- _Exercise aim_: Look through the data below and work out how many lines contain the string "Blender". Give the number alone.

- _Data segment_:

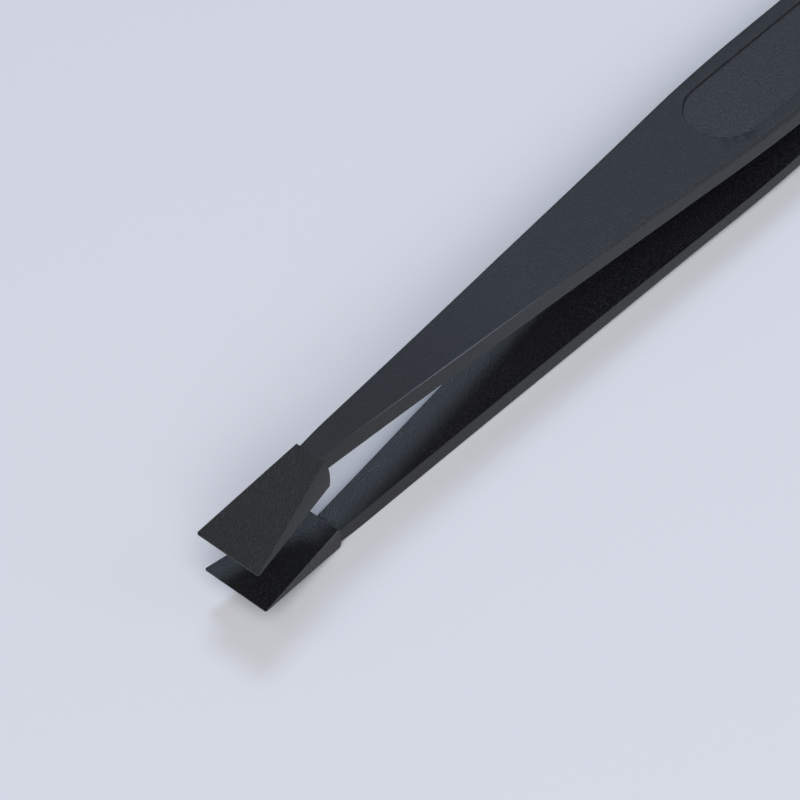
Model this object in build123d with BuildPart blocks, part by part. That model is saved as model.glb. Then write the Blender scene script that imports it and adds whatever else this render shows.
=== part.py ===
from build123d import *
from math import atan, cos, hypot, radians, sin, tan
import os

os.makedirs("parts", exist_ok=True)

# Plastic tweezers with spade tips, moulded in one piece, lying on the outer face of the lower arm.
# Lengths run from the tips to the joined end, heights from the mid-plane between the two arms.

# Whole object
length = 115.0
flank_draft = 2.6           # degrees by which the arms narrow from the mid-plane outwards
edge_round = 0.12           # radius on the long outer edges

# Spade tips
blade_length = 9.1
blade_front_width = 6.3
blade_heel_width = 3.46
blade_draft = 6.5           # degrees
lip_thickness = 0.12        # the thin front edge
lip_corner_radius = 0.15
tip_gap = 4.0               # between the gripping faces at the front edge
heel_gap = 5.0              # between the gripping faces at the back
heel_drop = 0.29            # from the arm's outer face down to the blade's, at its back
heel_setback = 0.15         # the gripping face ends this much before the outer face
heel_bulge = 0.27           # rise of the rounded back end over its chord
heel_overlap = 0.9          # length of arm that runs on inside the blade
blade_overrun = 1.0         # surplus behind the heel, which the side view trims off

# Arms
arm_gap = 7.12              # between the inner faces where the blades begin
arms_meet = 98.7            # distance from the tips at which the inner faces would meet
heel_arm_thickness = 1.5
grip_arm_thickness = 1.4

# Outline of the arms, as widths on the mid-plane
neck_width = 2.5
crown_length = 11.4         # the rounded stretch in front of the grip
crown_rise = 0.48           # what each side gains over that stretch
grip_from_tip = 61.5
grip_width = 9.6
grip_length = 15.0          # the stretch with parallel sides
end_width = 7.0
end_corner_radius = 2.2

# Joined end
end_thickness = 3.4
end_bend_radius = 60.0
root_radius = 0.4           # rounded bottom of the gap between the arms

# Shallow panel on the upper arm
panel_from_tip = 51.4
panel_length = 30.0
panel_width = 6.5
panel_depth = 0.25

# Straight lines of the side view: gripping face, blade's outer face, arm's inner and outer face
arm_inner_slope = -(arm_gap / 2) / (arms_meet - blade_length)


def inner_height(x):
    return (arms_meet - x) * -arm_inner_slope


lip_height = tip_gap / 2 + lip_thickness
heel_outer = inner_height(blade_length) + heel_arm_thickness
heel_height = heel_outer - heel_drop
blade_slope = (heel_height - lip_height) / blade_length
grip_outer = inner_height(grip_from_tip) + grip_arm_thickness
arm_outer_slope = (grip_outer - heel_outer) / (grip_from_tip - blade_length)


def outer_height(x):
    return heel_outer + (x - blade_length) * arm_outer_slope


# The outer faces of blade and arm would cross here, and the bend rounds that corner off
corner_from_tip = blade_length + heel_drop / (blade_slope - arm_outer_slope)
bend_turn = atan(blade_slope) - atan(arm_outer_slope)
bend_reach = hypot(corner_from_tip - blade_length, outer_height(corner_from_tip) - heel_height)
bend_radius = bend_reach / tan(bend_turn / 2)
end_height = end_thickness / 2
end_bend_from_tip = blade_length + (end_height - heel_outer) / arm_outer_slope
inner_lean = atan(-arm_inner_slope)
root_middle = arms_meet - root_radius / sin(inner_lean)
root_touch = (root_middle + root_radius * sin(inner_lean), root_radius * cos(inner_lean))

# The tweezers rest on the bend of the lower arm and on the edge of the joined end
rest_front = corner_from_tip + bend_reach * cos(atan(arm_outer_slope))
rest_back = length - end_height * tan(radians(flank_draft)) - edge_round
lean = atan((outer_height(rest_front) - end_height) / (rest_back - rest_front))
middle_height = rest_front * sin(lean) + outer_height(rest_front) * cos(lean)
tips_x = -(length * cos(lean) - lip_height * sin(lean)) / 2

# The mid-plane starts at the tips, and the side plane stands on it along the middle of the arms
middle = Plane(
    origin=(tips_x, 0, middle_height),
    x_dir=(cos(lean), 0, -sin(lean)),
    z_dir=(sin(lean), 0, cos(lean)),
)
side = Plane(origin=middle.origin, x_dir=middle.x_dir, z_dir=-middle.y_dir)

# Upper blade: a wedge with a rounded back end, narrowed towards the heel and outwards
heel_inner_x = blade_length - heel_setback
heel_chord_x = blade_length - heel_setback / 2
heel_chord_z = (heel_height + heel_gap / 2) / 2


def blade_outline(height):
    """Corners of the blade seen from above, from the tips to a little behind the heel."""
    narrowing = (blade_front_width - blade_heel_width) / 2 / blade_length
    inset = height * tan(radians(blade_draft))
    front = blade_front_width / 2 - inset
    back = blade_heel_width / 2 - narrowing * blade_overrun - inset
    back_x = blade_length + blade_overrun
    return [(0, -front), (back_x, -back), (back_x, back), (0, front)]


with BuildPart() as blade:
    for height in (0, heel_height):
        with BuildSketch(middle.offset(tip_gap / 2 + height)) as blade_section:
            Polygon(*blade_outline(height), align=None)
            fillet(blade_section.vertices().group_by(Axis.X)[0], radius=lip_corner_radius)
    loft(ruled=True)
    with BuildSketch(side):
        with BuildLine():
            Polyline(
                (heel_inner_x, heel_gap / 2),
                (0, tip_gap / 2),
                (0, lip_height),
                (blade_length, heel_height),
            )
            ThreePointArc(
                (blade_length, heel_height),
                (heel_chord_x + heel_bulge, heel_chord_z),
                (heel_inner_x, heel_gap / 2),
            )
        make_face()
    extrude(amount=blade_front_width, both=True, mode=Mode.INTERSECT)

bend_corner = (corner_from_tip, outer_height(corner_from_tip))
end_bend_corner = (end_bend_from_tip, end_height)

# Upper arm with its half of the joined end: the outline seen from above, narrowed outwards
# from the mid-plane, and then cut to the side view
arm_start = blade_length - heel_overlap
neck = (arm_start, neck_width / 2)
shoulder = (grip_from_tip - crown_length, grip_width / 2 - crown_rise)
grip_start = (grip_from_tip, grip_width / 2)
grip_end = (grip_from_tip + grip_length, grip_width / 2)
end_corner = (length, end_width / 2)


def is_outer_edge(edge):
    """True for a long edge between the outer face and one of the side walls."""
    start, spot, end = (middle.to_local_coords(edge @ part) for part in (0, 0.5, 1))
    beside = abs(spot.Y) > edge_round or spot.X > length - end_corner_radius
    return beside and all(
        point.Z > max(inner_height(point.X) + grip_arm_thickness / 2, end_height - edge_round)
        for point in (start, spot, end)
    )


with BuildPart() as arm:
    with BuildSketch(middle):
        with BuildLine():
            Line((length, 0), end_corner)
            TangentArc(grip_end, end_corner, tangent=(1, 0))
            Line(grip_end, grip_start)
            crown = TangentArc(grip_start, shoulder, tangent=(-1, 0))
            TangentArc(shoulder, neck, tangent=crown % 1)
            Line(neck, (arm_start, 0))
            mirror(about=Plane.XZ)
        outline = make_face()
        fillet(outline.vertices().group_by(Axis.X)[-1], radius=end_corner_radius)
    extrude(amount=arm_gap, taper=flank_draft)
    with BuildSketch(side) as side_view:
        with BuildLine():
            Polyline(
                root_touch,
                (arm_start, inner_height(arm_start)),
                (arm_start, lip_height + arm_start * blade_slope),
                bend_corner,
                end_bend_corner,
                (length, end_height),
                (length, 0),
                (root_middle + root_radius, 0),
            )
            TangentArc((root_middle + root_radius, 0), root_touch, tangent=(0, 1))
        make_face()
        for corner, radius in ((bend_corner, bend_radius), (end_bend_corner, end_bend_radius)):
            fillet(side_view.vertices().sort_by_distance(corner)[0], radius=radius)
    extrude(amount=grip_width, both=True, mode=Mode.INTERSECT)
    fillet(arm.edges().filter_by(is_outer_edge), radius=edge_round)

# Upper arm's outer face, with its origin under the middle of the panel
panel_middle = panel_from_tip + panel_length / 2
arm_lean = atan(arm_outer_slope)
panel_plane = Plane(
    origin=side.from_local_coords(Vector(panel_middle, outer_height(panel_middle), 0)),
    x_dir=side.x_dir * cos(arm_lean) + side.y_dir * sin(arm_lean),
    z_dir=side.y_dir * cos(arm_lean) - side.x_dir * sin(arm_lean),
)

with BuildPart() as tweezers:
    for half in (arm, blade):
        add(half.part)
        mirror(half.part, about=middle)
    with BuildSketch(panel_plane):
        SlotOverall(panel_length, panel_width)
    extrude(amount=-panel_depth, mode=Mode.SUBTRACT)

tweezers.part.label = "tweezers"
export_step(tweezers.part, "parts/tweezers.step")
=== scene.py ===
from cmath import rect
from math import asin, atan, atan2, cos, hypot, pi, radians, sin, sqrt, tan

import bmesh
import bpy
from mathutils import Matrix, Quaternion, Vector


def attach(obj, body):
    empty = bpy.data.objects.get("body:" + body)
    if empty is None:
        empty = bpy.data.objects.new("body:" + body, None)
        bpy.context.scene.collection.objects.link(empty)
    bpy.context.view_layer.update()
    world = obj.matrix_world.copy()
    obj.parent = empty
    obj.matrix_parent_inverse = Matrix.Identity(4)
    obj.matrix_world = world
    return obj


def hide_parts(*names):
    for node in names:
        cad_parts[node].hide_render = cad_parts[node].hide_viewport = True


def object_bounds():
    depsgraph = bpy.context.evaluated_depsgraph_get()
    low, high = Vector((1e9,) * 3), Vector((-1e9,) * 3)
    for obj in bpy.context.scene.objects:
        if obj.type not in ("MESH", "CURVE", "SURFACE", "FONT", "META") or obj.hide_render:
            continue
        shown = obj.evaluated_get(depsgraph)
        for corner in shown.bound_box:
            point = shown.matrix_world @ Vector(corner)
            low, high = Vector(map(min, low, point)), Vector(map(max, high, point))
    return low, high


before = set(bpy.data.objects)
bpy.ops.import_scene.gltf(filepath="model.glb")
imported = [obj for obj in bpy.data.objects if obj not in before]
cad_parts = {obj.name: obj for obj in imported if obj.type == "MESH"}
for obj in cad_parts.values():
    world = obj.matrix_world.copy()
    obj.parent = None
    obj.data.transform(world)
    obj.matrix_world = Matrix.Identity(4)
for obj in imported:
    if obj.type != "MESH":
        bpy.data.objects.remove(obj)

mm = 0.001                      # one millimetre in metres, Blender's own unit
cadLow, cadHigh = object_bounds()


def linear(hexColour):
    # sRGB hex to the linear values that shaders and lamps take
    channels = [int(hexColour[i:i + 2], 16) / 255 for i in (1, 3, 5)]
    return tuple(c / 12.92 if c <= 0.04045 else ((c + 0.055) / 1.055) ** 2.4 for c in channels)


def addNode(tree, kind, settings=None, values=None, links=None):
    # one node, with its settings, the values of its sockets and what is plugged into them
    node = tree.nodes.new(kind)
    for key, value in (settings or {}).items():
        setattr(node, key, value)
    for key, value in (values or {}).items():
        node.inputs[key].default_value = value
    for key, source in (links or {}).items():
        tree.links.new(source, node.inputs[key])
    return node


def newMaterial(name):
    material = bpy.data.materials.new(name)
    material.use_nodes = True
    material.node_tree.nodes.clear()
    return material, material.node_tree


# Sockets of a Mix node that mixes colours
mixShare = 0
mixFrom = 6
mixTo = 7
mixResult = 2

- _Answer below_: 2